[BEGIN RECORDS FOR THE EXERCISE]

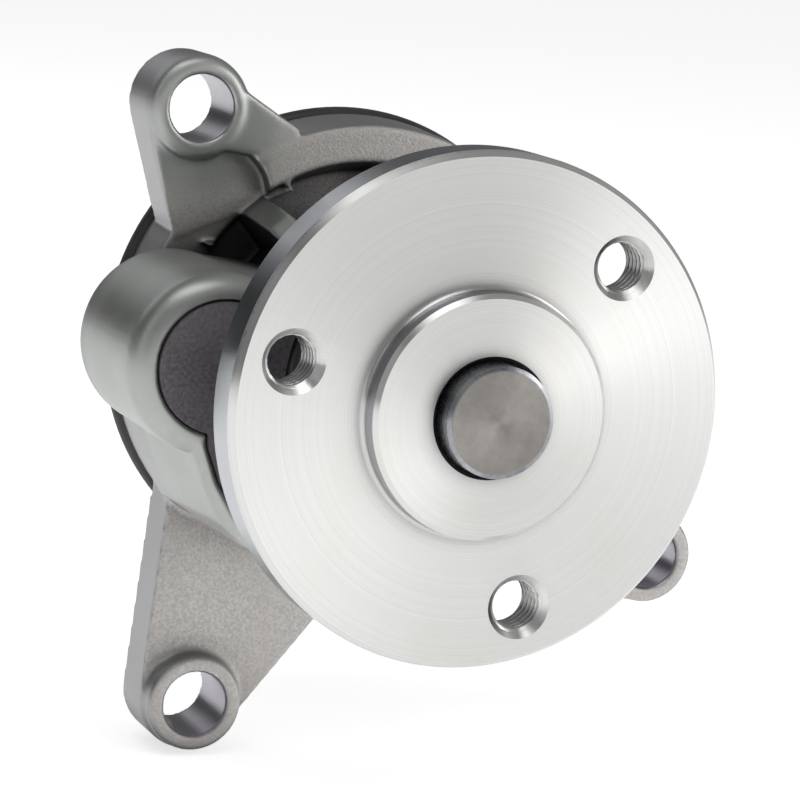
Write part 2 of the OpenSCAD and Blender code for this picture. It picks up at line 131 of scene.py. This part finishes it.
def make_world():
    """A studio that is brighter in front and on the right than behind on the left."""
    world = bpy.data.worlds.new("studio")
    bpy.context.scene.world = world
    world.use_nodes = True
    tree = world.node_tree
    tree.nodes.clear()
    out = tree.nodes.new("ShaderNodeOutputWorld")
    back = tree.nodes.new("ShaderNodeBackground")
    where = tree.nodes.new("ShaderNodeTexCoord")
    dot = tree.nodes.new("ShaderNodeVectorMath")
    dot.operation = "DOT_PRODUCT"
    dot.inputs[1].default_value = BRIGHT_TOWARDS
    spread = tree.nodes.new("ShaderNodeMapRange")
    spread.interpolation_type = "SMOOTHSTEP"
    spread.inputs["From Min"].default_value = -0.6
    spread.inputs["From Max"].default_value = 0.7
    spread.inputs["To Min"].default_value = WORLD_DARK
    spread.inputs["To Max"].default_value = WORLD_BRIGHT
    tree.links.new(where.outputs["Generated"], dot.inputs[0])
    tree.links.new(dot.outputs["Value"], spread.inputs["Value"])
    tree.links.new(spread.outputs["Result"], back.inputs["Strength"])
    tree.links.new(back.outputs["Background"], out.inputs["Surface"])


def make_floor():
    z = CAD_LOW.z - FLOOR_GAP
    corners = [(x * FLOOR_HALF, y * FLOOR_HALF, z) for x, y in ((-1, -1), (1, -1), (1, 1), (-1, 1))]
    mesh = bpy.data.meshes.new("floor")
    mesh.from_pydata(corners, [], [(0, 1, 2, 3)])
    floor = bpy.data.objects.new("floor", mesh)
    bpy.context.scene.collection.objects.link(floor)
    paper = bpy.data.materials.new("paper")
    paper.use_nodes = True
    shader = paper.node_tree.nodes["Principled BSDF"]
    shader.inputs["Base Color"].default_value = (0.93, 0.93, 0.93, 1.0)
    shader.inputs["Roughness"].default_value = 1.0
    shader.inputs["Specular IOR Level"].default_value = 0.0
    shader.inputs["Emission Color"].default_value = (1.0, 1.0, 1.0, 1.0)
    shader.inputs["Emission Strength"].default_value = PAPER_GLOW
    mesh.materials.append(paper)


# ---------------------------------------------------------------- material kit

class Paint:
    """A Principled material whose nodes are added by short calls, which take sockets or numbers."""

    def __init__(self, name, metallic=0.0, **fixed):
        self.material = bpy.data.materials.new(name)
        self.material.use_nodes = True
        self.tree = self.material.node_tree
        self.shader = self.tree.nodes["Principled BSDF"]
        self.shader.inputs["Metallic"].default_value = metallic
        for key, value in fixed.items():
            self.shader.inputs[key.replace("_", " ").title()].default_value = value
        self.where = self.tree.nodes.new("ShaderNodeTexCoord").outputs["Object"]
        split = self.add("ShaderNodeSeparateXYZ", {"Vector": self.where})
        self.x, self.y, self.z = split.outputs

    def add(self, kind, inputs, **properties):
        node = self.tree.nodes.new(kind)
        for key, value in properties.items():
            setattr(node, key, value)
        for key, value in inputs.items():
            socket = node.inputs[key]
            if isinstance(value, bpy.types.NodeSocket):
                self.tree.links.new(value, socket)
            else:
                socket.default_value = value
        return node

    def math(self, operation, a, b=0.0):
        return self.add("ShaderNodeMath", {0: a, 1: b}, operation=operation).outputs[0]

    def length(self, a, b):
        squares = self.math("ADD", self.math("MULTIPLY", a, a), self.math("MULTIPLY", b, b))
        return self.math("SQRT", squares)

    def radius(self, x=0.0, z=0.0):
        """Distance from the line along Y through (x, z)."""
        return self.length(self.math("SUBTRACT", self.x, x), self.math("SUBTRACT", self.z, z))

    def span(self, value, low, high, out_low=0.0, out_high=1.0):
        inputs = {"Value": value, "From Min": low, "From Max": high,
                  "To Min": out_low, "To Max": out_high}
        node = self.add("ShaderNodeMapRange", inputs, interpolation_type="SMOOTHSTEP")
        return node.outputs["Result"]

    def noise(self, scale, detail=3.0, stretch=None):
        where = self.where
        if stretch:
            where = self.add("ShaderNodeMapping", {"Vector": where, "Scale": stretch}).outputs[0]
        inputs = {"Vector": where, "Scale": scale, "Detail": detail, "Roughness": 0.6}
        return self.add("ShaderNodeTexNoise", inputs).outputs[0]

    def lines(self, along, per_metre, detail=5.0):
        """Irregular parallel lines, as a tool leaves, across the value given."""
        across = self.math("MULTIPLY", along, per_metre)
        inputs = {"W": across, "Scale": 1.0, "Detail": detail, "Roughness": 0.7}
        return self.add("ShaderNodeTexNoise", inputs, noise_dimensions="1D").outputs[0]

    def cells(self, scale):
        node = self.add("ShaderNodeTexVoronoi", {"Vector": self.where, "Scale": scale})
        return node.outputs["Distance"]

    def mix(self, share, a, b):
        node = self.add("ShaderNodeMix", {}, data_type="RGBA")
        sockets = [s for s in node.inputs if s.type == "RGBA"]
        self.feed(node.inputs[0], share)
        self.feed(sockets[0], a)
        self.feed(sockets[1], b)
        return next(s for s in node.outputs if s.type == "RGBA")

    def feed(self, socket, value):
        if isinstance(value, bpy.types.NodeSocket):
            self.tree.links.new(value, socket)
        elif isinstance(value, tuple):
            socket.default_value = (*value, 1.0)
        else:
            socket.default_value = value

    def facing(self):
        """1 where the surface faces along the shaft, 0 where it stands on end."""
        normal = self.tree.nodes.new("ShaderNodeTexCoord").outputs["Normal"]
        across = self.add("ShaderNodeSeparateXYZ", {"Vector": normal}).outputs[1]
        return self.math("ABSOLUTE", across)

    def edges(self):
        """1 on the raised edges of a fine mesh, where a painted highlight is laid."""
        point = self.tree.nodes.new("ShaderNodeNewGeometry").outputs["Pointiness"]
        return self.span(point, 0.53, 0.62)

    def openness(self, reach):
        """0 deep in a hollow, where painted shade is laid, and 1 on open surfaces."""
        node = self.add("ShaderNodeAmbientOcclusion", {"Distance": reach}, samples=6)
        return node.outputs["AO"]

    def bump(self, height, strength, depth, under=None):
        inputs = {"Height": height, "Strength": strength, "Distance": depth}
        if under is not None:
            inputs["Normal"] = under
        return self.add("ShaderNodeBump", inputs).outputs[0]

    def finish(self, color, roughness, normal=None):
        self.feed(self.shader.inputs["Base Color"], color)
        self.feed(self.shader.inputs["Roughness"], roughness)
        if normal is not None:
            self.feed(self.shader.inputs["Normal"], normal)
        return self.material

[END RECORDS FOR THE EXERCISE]
[BEGIN RECORDS FOR THE EXERCISE]

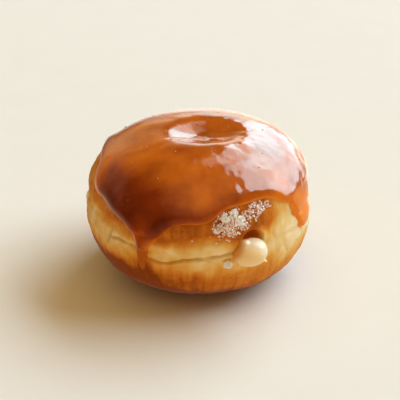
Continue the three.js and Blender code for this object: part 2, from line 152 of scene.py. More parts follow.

[END RECORDS FOR THE EXERCISE]

> _INSTRUCTION_
Repeat exactly the lines running from the one with "Write part 2" through the one with "Principled material whose", both included.

> _RESPONSE TO THE TASK_
Write part 2 of the OpenSCAD and Blender code for this picture. It picks up at line 131 of scene.py. This part finishes it.
def make_world():
    """A studio that is brighter in front and on the right than behind on the left."""
    world = bpy.data.worlds.new("studio")
    bpy.context.scene.world = world
    world.use_nodes = True
    tree = world.node_tree
    tree.nodes.clear()
    out = tree.nodes.new("ShaderNodeOutputWorld")
    back = tree.nodes.new("ShaderNodeBackground")
    where = tree.nodes.new("ShaderNodeTexCoord")
    dot = tree.nodes.new("ShaderNodeVectorMath")
    dot.operation = "DOT_PRODUCT"
    dot.inputs[1].default_value = BRIGHT_TOWARDS
    spread = tree.nodes.new("ShaderNodeMapRange")
    spread.interpolation_type = "SMOOTHSTEP"
    spread.inputs["From Min"].default_value = -0.6
    spread.inputs["From Max"].default_value = 0.7
    spread.inputs["To Min"].default_value = WORLD_DARK
    spread.inputs["To Max"].default_value = WORLD_BRIGHT
    tree.links.new(where.outputs["Generated"], dot.inputs[0])
    tree.links.new(dot.outputs["Value"], spread.inputs["Value"])
    tree.links.new(spread.outputs["Result"], back.inputs["Strength"])
    tree.links.new(back.outputs["Background"], out.inputs["Surface"])


def make_floor():
    z = CAD_LOW.z - FLOOR_GAP
    corners = [(x * FLOOR_HALF, y * FLOOR_HALF, z) for x, y in ((-1, -1), (1, -1), (1, 1), (-1, 1))]
    mesh = bpy.data.meshes.new("floor")
    mesh.from_pydata(corners, [], [(0, 1, 2, 3)])
    floor = bpy.data.objects.new("floor", mesh)
    bpy.context.scene.collection.objects.link(floor)
    paper = bpy.data.materials.new("paper")
    paper.use_nodes = True
    shader = paper.node_tree.nodes["Principled BSDF"]
    shader.inputs["Base Color"].default_value = (0.93, 0.93, 0.93, 1.0)
    shader.inputs["Roughness"].default_value = 1.0
    shader.inputs["Specular IOR Level"].default_value = 0.0
    shader.inputs["Emission Color"].default_value = (1.0, 1.0, 1.0, 1.0)
    shader.inputs["Emission Strength"].default_value = PAPER_GLOW
    mesh.materials.append(paper)


# ---------------------------------------------------------------- material kit

class Paint:
    """A Principled material whose nodes are added by short calls, which take sockets or numbers."""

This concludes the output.